Le considerazioni che si sentono e leggono in questi giorni riguardo le prestazioni delle squadre di calcio di serie A impegnate in diversi incontriin svariate parti del mondo portano a delle riflessioni importanti.Sembra infatti che anche il mondo del calcio sia stato colpito dalla sindrome di distacco che già ha colpito la politica Italiana, intendendo con questo un solco che si crea tra chi opera (i club) e chi usufruisce dell’operato (gli appassionati).
Ora pensiamo a come il calcio sia un’industria, e di come sia necessario che questa industria sia sostenibile e si debbano evitare casi come quello del Parma, ed altri più o meno recenti.
E’ quindi necessario che i club che hanno un potenziale come fatturato, lavorino per realizzarlo questo fatturato. E questo deve avvenire in tutti i modi possibili, nelle diverse sfaccettature che il business calcio prevede. Pertanto se un club ha un appeal internazionale, ben venga il suo sfruttamento, come fonte di ricavo da aggiungersi ai diritti tv, alle scarse vendite da botteghino, ed alle scarse vendite di merchandising, aree dove è più evidente il gap con gli altri club a livello internazionale.
E’ però necessario che la strategia commerciale non sia disgiunta da quella sportiva: insomma, se nasce un nuovo modo di operare che modifica l’attacco di stagione, la pianificazione della preparazione deve modificarsi di conseguenza e la comunicazione allo stesso modo deve trasmettere le informazioni al pubblico in maniera adeguata.
Se si va in Cina per una serie di partite più o meno amichevoli a fine luglio, i responsabili tecnici debbono adeguare la loro preparazione, e questo credo che gradualmente stia avvenendo.

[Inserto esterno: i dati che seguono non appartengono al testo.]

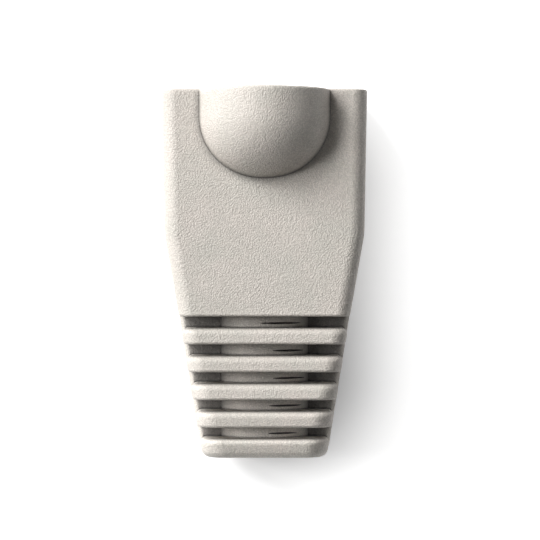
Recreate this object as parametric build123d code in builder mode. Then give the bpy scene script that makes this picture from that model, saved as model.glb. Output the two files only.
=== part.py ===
from build123d import *
import os

# A strain relief boot for a modular network plug, moulded in one piece in soft PVC.
# The plug enters the sleeve at +Y, its latch lies under the hood, and the cable leaves through the
# ribbed tail at -Y. The flat underside rests on Z = 0. All lengths are in millimetres.

# The plug and the cable that the boot fits, with the clearance left all round each of them
plug_width = 11.7
plug_height = 8.1
plug_clearance = 0.05
cable_diameter = 5.8
cable_clearance = 0.1

# The sleeve: straight along the seated plug, then tapered to the tail
pocket_depth = 10.4
taper_length = 5.95
mouth_side_wall = 1.51
shoulder_side_wall = 1.31
flat_wall = 1.25
neck_wall = 0.35
shoulder_radius = 5.5
long_edge_radius = 1.05
mouth_edge_radius = 0.15
sleeve_end_radius = 0.2
pocket_corner_radius = 0.4
funnel_ledge = 0.1

# The hood over the plug's latch, an arch with a rounded far end
hood_width = 9.4
hood_height = 3.5
hood_straight = 2.0
hood_end_flat = 0.8
hood_rim_radius = 0.2
hood_wall = 1.0

# The tail: rings round a thin tube, with open slots between them and a web along each side
slot_count = 5
slot_width = 0.83
ring_width = 1.17
end_ring_width = 1.42
tube_wall = 0.35
neck_side_reach = 2.81
end_side_reach = 1.175
end_flat_reach = 0.93
crown_delay = 5.4
end_corner_radius = 1.75
ring_bevel = 0.28
end_edge_radius = 0.55
bore_bevel = 0.2
web_thickness = 2.0
web_reach = 0.1
web_edge_radius = 0.4

# The short split that moulding leaves in the thin tube, in the middle of each slot
split_length = 2.3
split_width = 0.1
split_offset = 1.35

# How far a cut runs past the surface that it opens
overrun = 1.0

# Sizes that follow from those above
pocket_width = plug_width + 2 * plug_clearance
pocket_height = plug_height + 2 * plug_clearance
bore_radius = cable_diameter / 2 + cable_clearance
tube_radius = bore_radius + tube_wall
mouth_width = pocket_width + 2 * mouth_side_wall
shoulder_width = pocket_width + 2 * shoulder_side_wall
body_height = pocket_height + 2 * flat_wall
mid_height = body_height / 2
neck_width = 2 * (tube_radius + neck_side_reach)
end_width = 2 * (tube_radius + end_side_reach)
end_height = 2 * (tube_radius + end_flat_reach)
sleeve_length = pocket_depth + taper_length
ring_pitch = slot_width + ring_width
tail_length = slot_count * ring_pitch - ring_width + end_ring_width
mouth_y = (sleeve_length + tail_length) / 2
neck_y = mouth_y - sleeve_length
cable_end_y = -mouth_y
funnel_radius = pocket_height / 2 - funnel_ledge
hood_radius = ((hood_width / 2) ** 2 + hood_height**2) / (2 * hood_height)
hood_axis = Axis((0, 0, body_height + hood_height - hood_radius), (0, 1, 0))
bore_axis = Axis((0, 0, mid_height), (0, 1, 0))

# The planes that the boot is drawn on: seen from above, from the side and from the cable end
plan_view = Plane(origin=bore_axis.position, x_dir=(1, 0, 0), z_dir=(0, 0, 1))
side_view = Plane(origin=bore_axis.position, x_dir=(0, 0, 1), z_dir=(-1, 0, 0))


def station(from_mouth):
    """A cross-section plane at a distance from the plug end, centred on the bore, facing the cable end."""
    return Plane(origin=(0, mouth_y - from_mouth, mid_height), x_dir=(1, 0, 0), z_dir=(0, -1, 0))


def between(neck_value, end_value, from_neck):
    """A size of the tail that changes evenly from the neck to the cable end."""
    return neck_value + (end_value - neck_value) * from_neck / tail_length


def tail_width(from_neck):
    return between(neck_width, end_width, from_neck)


def tail_height(from_neck):
    """Height of the tail: level at first, then on an arc that falls to the cable end, above and below."""
    run = tail_length - crown_delay
    drop = (body_height - end_height) / 2
    crown_radius = (run**2 + drop**2) / (2 * drop)
    along = max(from_neck - crown_delay, 0)
    return body_height - 2 * (crown_radius - (crown_radius**2 - along**2) ** 0.5)


def tail_outline(size, front, rear, reach=0):
    """Corners of a stretch of the tail, as wide as size() says at its ends, with a reach on both sides."""
    front_half = size(front) / 2 + reach
    rear_half = size(rear) / 2 + reach
    front_corners = [(-front_half, neck_y - front), (front_half, neck_y - front)]
    rear_corners = [(rear_half, neck_y - rear), (-rear_half, neck_y - rear)]
    return front_corners + rear_corners


def ring(front, rear):
    """One ring of the tail, with its long corners rounded and its front rim bevelled."""
    with BuildPart() as one_ring:
        with BuildSketch(plan_view):
            with BuildLine():
                Polyline(tail_outline(tail_width, front, rear), close=True)
            make_face()
        extrude(amount=body_height, both=True)
        with BuildSketch(side_view):
            with BuildLine():
                Polyline(tail_outline(tail_height, front, rear), close=True)
            make_face()
        extrude(amount=neck_width, both=True, mode=Mode.INTERSECT)
        corner_radius = between(long_edge_radius, end_corner_radius, (front + rear) / 2)
        fillet(one_ring.edges().filter_by(Plane.XZ, reverse=True), radius=corner_radius)
        chamfer(one_ring.faces().sort_by(Axis.Y)[-1].edges(), length=ring_bevel)
    return one_ring.part


# The sleeve, with its long edges rounded first and then the rims of its two ends
with BuildPart() as sleeve:
    with BuildSketch() as sleeve_plan:
        with BuildLine():
            right_side = Polyline(
                (mouth_width / 2, mouth_y),
                (shoulder_width / 2, mouth_y - pocket_depth),
                (neck_width / 2, neck_y),
            )
            left_side = mirror(right_side, about=Plane.YZ)
            Line(right_side @ 0, left_side @ 0)
            Line(right_side @ 1, left_side @ 1)
        make_face()
        fillet(sleeve_plan.vertices().group_by(Axis.Y)[1], radius=shoulder_radius)
    extrude(amount=body_height)
    long_edges = sleeve.edges().filter_by(Axis.Z, reverse=True).filter_by(Axis.X, reverse=True)
    fillet(long_edges, radius=long_edge_radius)
    fillet(sleeve.faces().sort_by(Axis.Y)[-1].edges(), radius=mouth_edge_radius)
    fillet(sleeve.faces().sort_by(Axis.Y)[0].edges(), radius=sleeve_end_radius)

# The hood: a bar whose far end is rounded to a small flat, kept from the middle of the wall upwards
with BuildPart() as hood:
    with BuildSketch(Plane(hood_axis.position)):
        with BuildLine():
            mouth_line = Line((0, mouth_y), (hood_radius, mouth_y))
            side_line = Line(mouth_line @ 1, (hood_radius, mouth_y - hood_straight))
            end_radius = hood_radius - hood_end_flat / 2
            end_curve = CenterArc(side_line @ 1 - Vector(end_radius, 0), end_radius, 0, -90)
            end_line = Line(end_curve @ 1, (0, mouth_y - hood_straight - end_radius))
            Line(end_line @ 1, mouth_line @ 0)
        make_face()
    revolve(axis=hood_axis)
    split(bisect_by=Plane.XY.offset(body_height - flat_wall / 2), keep=Keep.TOP)
    fillet(hood.faces().sort_by(Axis.Y)[-1].edges().filter_by(GeomType.CIRCLE), radius=hood_rim_radius)

# The space for the latch: a bar with a ball end, one wall inside the hood and open into the pocket
with BuildPart() as latch_space:
    latch_radius = hood_radius - hood_wall
    ball_y = mouth_y - hood_straight + hood_end_flat / 2
    with BuildSketch(Plane(hood_axis.position)):
        with BuildLine():
            mouth_line = Line((0, mouth_y + overrun), (latch_radius, mouth_y + overrun))
            side_line = Line(mouth_line @ 1, (latch_radius, ball_y))
            ball_curve = CenterArc((0, ball_y), latch_radius, 0, -90)
            Line(ball_curve @ 1, mouth_line @ 0)
        make_face()
    revolve(axis=hood_axis)

# The plug's pocket
with BuildPart() as pocket:
    with BuildSketch(station(-overrun)):
        RectangleRounded(pocket_width, pocket_height, pocket_corner_radius)
    extrude(amount=overrun + pocket_depth)

# The funnel behind the pocket and the bore for the cable, bevelled where it leaves the tail
with BuildPart() as cable_way:
    with BuildSketch(plan_view):
        with BuildLine():
            Polyline(
                (0, mouth_y - pocket_depth),
                (funnel_radius, mouth_y - pocket_depth),
                (bore_radius, neck_y + neck_wall),
                (bore_radius, cable_end_y + bore_bevel),
                (bore_radius + bore_bevel + overrun, cable_end_y - overrun),
                (0, cable_end_y - overrun),
                close=True,
            )
        make_face()
    revolve(axis=bore_axis)

# The thin tube round the cable, from inside the sleeve to inside the end ring
tube_rear = tail_length - end_ring_width / 2
with BuildPart() as tube:
    with BuildSketch(station(sleeve_length - neck_wall)):
        Circle(tube_radius)
    extrude(amount=neck_wall + tube_rear)

# The webs that join the rings at both sides, as one plate through the middle of the tail. They stand
# out a little from the rings.
with BuildPart() as web:
    with BuildSketch(plan_view):
        with BuildLine():
            Polyline(tail_outline(tail_width, -sleeve_end_radius, tube_rear, web_reach), close=True)
        make_face()
    extrude(amount=web_thickness / 2, both=True)
    side_edges = web.edges().filter_by(Axis.Z, reverse=True).filter_by(Axis.X, reverse=True)
    fillet(side_edges, radius=web_edge_radius)

# The splits, cut upwards through the tube
with BuildPart() as splits:
    for slot in range(slot_count):
        slot_middle_y = neck_y - slot * ring_pitch - slot_width / 2
        with BuildSketch(Plane((split_offset, slot_middle_y, mid_height))):
            with BuildLine():
                rear_curve = SagittaArc((-split_length / 2, 0), (split_length / 2, 0), split_width / 2)
                mirror(rear_curve, about=Plane.XZ)
            make_face()
        extrude(amount=tube_radius + overrun)

# The middle rings, from the front one to the rear one, each bevelled at its rear rim too
with BuildPart() as middle_rings:
    for number in range(1, slot_count):
        ring_front = number * ring_pitch - ring_width
        add(ring(ring_front, ring_front + ring_width))
        chamfer(middle_rings.faces().sort_by(Axis.Y)[0].edges(), length=ring_bevel)

# The end ring, well rounded towards the cable
with BuildPart() as end_ring:
    add(ring(tail_length - end_ring_width, tail_length))
    fillet(end_ring.faces().sort_by(Axis.Y)[0].edges(), radius=end_edge_radius)

# The whole boot
with BuildPart() as boot:
    for piece in (sleeve, hood, tube, web, middle_rings, end_ring):
        add(piece.part)
    for hollow in (pocket, latch_space, cable_way, splits):
        add(hollow.part, mode=Mode.SUBTRACT)

boot.part.label = "boot"
os.makedirs("parts", exist_ok=True)
export_step(boot.part, "parts/boot.step")
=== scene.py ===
from math import pi, radians

import bmesh
import bpy
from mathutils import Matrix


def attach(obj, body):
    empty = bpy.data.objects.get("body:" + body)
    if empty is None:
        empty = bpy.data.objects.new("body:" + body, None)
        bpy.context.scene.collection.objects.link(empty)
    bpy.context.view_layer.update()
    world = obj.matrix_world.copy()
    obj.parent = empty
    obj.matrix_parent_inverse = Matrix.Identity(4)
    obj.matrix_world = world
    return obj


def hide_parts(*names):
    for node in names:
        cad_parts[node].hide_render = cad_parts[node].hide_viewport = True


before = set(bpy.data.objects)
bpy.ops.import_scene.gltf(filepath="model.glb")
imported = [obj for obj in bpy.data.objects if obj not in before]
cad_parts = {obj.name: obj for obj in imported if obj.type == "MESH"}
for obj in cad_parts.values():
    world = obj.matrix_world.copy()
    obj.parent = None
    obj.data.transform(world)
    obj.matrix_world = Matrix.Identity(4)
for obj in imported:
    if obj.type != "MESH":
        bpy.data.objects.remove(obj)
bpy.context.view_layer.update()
bpy.ops.object.select_all(action="DESELECT")


# The sleeve is the box-shaped front of the boot, which grips the rear of the plug. The boot is one
# moulding in soft PVC, so each of its forms is drawn here in millimetres, in its own place, and
# they are made one and brought to metres once the last form is there.
mouth_y = 13.3
shoulder_y = 2.9
neck_y = -3.05
mouth_width = 14.81
shoulder_width = 14.41
neck_width = 12.32
body_height = 10.7
middle_z = body_height / 2
shoulder_bend = 0.44
bend_steps = 8
long_edge_round = 1.05
mouth_rim_round = 0.15
neck_rim_round = 0.2


def settle(name):
    """Names the primitive that was just added, and puts its place, turn and size into its mesh."""
    form = bpy.context.object
    form.name = name
    bpy.ops.object.transform_apply(location=True, rotation=True, scale=True)
    return form


def pick_points(wanted):
    """Selects, in edit mode, the points whose place is wanted."""
    bpy.ops.mesh.select_mode(type="VERT")
    bpy.ops.mesh.select_all(action="DESELECT")
    mesh = bmesh.from_edit_mesh(bpy.context.object.data)
    for point in mesh.verts:
        point.select_set(wanted(point.co))
    mesh.select_flush(True)
    bmesh.update_edit_mesh(bpy.context.object.data)


def pick_edges(wanted):
    """Selects, in edit mode, the edges whose middle and direction are wanted."""
    bpy.ops.mesh.select_mode(type="EDGE")
    bpy.ops.mesh.select_all(action="DESELECT")
    mesh = bmesh.from_edit_mesh(bpy.context.object.data)
    for edge in mesh.edges:
        start, end = (point.co for point in edge.verts)
        edge.select_set(wanted((start + end) / 2, (end - start).normalized()))
    bmesh.update_edit_mesh(bpy.context.object.data)


def near(value, target):
    """Whether two lengths are the same, to a hundredth of a millimetre."""
    return abs(value - target) < 0.01


def lengthwise(along):
    """Whether an edge runs from the mouth towards the cable."""
    return abs(along.y) > 0.9


def round_over(radius, steps):
    """Rounds the selected edges, in edit mode."""
    bpy.ops.mesh.bevel(
        offset=radius, segments=steps, profile=0.5, affect="EDGES", clamp_overlap=False
    )


bpy.ops.mesh.primitive_cube_add(
    size=1,
    location=(0, (mouth_y + neck_y) / 2, middle_z),
    scale=(mouth_width, mouth_y - neck_y, body_height),
)
sleeve = settle("sleeve")
bpy.ops.object.mode_set(mode="EDIT")
widths = {neck_y: neck_width}
front_slope = (mouth_width - shoulder_width) / (mouth_y - shoulder_y)
rear_slope = (shoulder_width - neck_width) / (shoulder_y - neck_y)
bend_front = shoulder_width + front_slope * shoulder_bend
bend_rear = shoulder_width - rear_slope * shoulder_bend
for step in range(bend_steps + 1):
    share = step / bend_steps
    station_y = shoulder_y + shoulder_bend * (1 - 2 * share)
    widths[station_y] = (
        (1 - share) ** 2 * bend_front
        + 2 * share * (1 - share) * shoulder_width
        + share**2 * bend_rear
    )
    bpy.ops.mesh.select_all(action="SELECT")
    bpy.ops.mesh.bisect(plane_co=(0, station_y, 0), plane_no=(0, 1, 0))
for station_y, width in widths.items():
    pick_points(lambda place: near(place.y, station_y))
    bpy.ops.transform.resize(
        value=(width / mouth_width, 1, 1), center_override=(0, station_y, middle_z)
    )
pick_edges(lambda middle, along: lengthwise(along))
round_over(long_edge_round, 10)
pick_edges(lambda middle, along: near(middle.y, mouth_y))
round_over(mouth_rim_round, 4)
pick_edges(lambda middle, along: near(middle.y, neck_y))
round_over(neck_rim_round, 5)
bpy.ops.object.mode_set(mode="OBJECT")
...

Allo stesso modo si deve però capire che i risultati che derivano sono risultati che non hanno valore, in quanto equivalenti a quelli roboanti delle amichevoli di anni fa contro rappresentative locali o squadre di dilettanti.
Certo il prestigio di certe partite contro club primari a livello internazionali porta l’amaro in bocca in caso di sconfitta, ma delle due l’una: o vogliamo passare alla cassa e raccogliere risorse, o vogliamo, come calcio Italiano, farci belli nei confronti di altri club evitando il confronto quando ancora indietro di preparazione.
Volendo su questo poi ci sarebbe da discutere in modo approfondito, in quanto i campionati terminano più o meno tutti nello stesso periodo, ma da decenni noi sosteniamo che ad iniziostagione le nostre squadre soffrono per aver ripreso dopo, ma chi ci impedisce di iniziare prima, per inciso?
Tornando allo status quo di questa estate 2015, troppe sono le parole che si spendono per dire che questo ha perso con quello, che il risultato è umiliante, e via discorrendo. Oggi siamo al punto che non solo il pubblico trova nuovi argomenti per punzecchiarsi nei momenti in cui negli anni passati almeno 4 o 5 squadre avevano il sogno di essere i futuri campioni d’Italia, non solo vediamo come certi allenatori siano a rischio quando ancora non hanno imparato i nomi dei loro giocatori, ma addirittura emergano polemiche da parte di agenti e procuratori se Tizio parte dalla panchina al 4 agosto.
Quindi, anche qui, come in troppi aspetti del calcio, l’informazione, e la formazione, sono fondamentali per far sì che la nostra comprensione calcistica ed il nostro modo di vivere questo sport, da fruitori, si evolva un attimo, già a livello di partecipanti e di attori stessi all’interno del mondo professionistico.